Always keeping track of which encoding is required by which function-and appropriately converting encodings of textual parameters-can be hard. This task was simplified with the introduction of the functions SetFileApisToOEM, SetFileApisToANSI, and a helper function AreFileApisANSI. The first two affect non-Unicode functions exported by KERNEL32.dll that accept or return a file name. As the names suggest, the SetFileApisToOEM sets those functions to accept or return file names in the OEM character set corresponding to the current system locale, and SetFileApisToANSI restores the default, Windows ANSI encoding for those names. Currently selected encoding can be queried with AreFileApisANSI.

With SetFileApisToOEM at hand, the problem with the results of WindFirstFileA (or GetCurrentDirectoryA, or any of the file-handling functions of Win32 API) that cannot be passed directly to WriteConsoleA is easily solved: after SetFileApisToOEM is called, WindFirstFileA returns text encoded in OEM, not in the Windows ANSI character set. This solution is not a universal remedy against all Windows ANSI versus OEM incompatibilities, however. Imagine you need to get text from a file-handling function, output it to console, and then process it by another function, which is not affected by SetFileApisToOEM. This absolutely realistic scenario will require the encoding to be changed. Otherwise, you will need to call SetFileApisToOEM to get data for console output, then SetFileApisToANSI and get the same text, just in another encoding, for internal processing. Another case when SetFileApisToOEM does not help is handling of the command-line parameters: when the entry point of your application is main (and not wmain), the arguments are always passed as an array of Windows ANSI strings. All this clearly complicates the life of a programmer who writes non-Unicode console applications.
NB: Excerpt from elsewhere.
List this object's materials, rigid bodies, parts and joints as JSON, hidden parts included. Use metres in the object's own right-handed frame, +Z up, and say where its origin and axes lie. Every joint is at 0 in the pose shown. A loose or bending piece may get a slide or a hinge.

To make things more complex, 8-bit code written for console has to deal with two different types of locales. To write your code, you can use either Win32 API or C run-time library functions. ANSI functions of Win32 API assume the text is encoded for the current console code page, which the system locale defines by default. The SetConsoleCP and SetConsoleOutputCP functions change the code page used in these operations. A user can call chcp or mode con cp select= commands in the command prompt; this will change the code page for the current console. Another way to set a fixed console code page is to create a console shortcut with a default code-page set (only available on East Asian localized versions of the operating system). Applications should be able to respond to a user's actions.

Locale-sensitive functions of C run-time library (CRT functions) handle text according to the settings defined by a (_w)setlocale call. If (_w)setlocale is not called in the code, CRT functions use the ANSI "C" language invariant locale for those operations, losing language-specific functionality.
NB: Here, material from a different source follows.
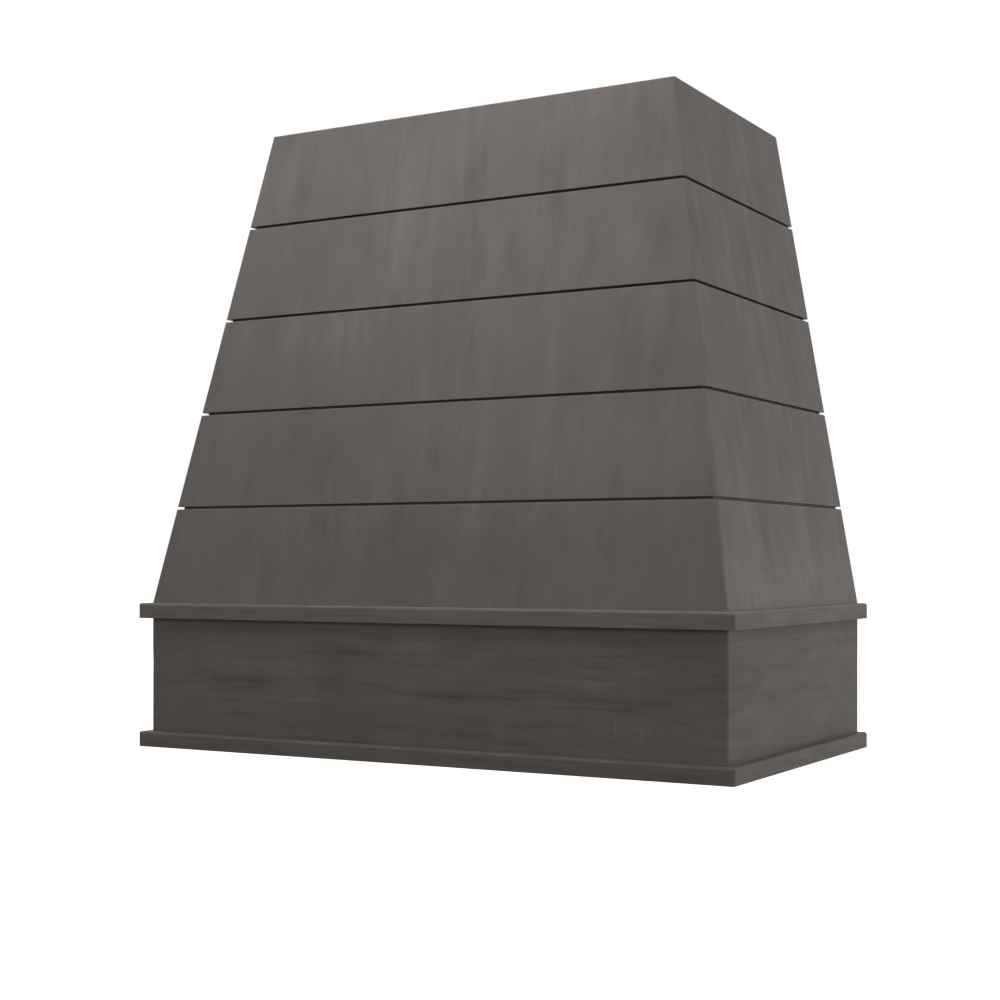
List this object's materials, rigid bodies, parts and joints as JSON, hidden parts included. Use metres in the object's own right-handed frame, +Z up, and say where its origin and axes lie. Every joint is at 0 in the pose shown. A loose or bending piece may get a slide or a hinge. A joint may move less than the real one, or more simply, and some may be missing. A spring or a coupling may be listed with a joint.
{
  "type": "wooden range hood cover",
  "caption": "Tapered wooden range hood cover clad in shiplap over a straight trimmed band, open at the back, with a duct opening at the top and a cut-out shelf for a hood insert.",
  "frame": {"origin": "middle of the footprint of the outer box, on the level of the underside", "axes": "+X to the right along the wall seen from the front, +Y back into the wall, +Z up"},
  "size_m": [0.943, 0.516, 0.9144],
  "materials": {
    "stained_maple": "satin",
    "birch_plywood": "matte",
    "poplar": "matte",
    "zinc_screw": "satin"
  },
  "bodies": {
    "root": {"plank_front_1": "stained_maple", "plank_front_2": "stained_maple", "plank_front_3": "stained_maple", "plank_front_4": "stained_maple", "plank_front_5": "stained_maple", "plank_left_1": "stained_maple", "plank_left_2": "stained_maple", "plank_left_3": "stained_maple", "plank_left_4": "stained_maple", "plank_left_5": "stained_maple", "plank_right_1": "stained_maple", "plank_right_2": "stained_maple", "plank_right_3": "stained_maple", "plank_right_4": "stained_maple", "plank_right_5": "stained_maple", "band_front": "stained_maple", "band_left": "stained_maple", "band_right": "stained_maple", "lower_trim_front": "stained_maple", "lower_trim_left": "stained_maple", "lower_trim_right": "stained_maple", "upper_trim_front": "stained_maple", "upper_trim_left": "stained_maple", "upper_trim_right": "stained_maple", "backer_front": "birch_plywood", "backer_left": "birch_plywood", "backer_right": "birch_plywood", "liner_shelf": "birch_plywood", "front_stud": "poplar", "hip_batten_left": "poplar", "hip_batten_right": "poplar", "rear_stile_left": "poplar", "rear_stile_right": "poplar", "top_rail_front": "poplar", "top_rail_left": "poplar", "top_rail_right": "poplar", "top_rail_back": "poplar", "hood_cleat": "poplar", "wall_cleat": "poplar", "sill_front": "poplar", "sill_left": "poplar", "sill_right": "poplar", "sill_back": "poplar", "band_back_rail": "poplar", "ledger_front": "poplar", "ledger_left": "poplar", "ledger_right": "poplar", "ledger_back": "poplar", "corner_block_front_left": "poplar", "corner_block_front_right": "poplar", "corner_block_rear_left": "poplar", "corner_block_rear_right": "poplar", "cleat_screw_1": "zinc_screw", "cleat_screw_2": "zinc_screw", "cleat_screw_3": "zinc_screw", "cleat_screw_4": "zinc_screw", "shelf_screw_1": "zinc_screw", "shelf_screw_2": "zinc_screw", "shelf_screw_3": "zinc_screw", "shelf_screw_4": "zinc_screw"}
  },
  "joints": []
}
The declaration of the function is:

 setlocale( int category, const char *locale)

 _wsetlocale( int category, const wchar_t *locale)

The "category" defines the locale-specific settings affected (or all of them, if LC_ALL is specified). The variable-locale -is either the explicit locale name or one of the following:

".OCP"-refers to the OEM code page corresponding to the current user locale
".ACP" or ""-refers to the Windows code page corresponding to the current user locale

".OCP" and ".ACP" parameters always refer to the settings of the user locale, not the system locale. Hence they should not be used to set LC_CTYPE. This category defines the rules for Unicode to 8-bit conversion and other text-handling procedures, and must follow the settings of the console, accessible with GetConsoleCP and GetConsoleOutputCP.

The best long-term solution for a console application is to use Unicode, since Unicode interfaces are defined for both the Win32 API and C run-time library. The latter programming model still requires you to set the locale explicitly, but at least you can be sure the text seen by Win32 and CRT does not require transcoding.

CRT Console I/O

When a Unicode stream I/O routine (file I/O such as fwprintf, fwscanf, fgetwc, fputwc, fgetws, or fputws, or console 'stdio' functions) operates on a file that is open in text mode (the default) or on a console, two kinds of character conversions take place:

Unicode-to-MBCS or MBCS-to-Unicode conversion. When a Unicode stream I/O function operates in text mode, the source or destination stream is assumed to be a sequence of multibyte characters. Therefore, the Unicode stream-input functions convert multibyte characters to wide characters (identical to calling the mbtowc function). For the same reason, the Unicode stream-output functions convert wide characters to multibyte characters (identical to calling the wctomb function).
Carriage return-linefeed (CR-LF) translation. This translation occurs before the MBCS-Unicode conversion (for Unicode stream input functions) and after the Unicode-MBCS conversion (for Unicode stream output functions). During input, each carriage return-linefeed combination is translated into a single linefeed character. Conversely, during output, each linefeed character is translated into a carriage return-linefeed combination.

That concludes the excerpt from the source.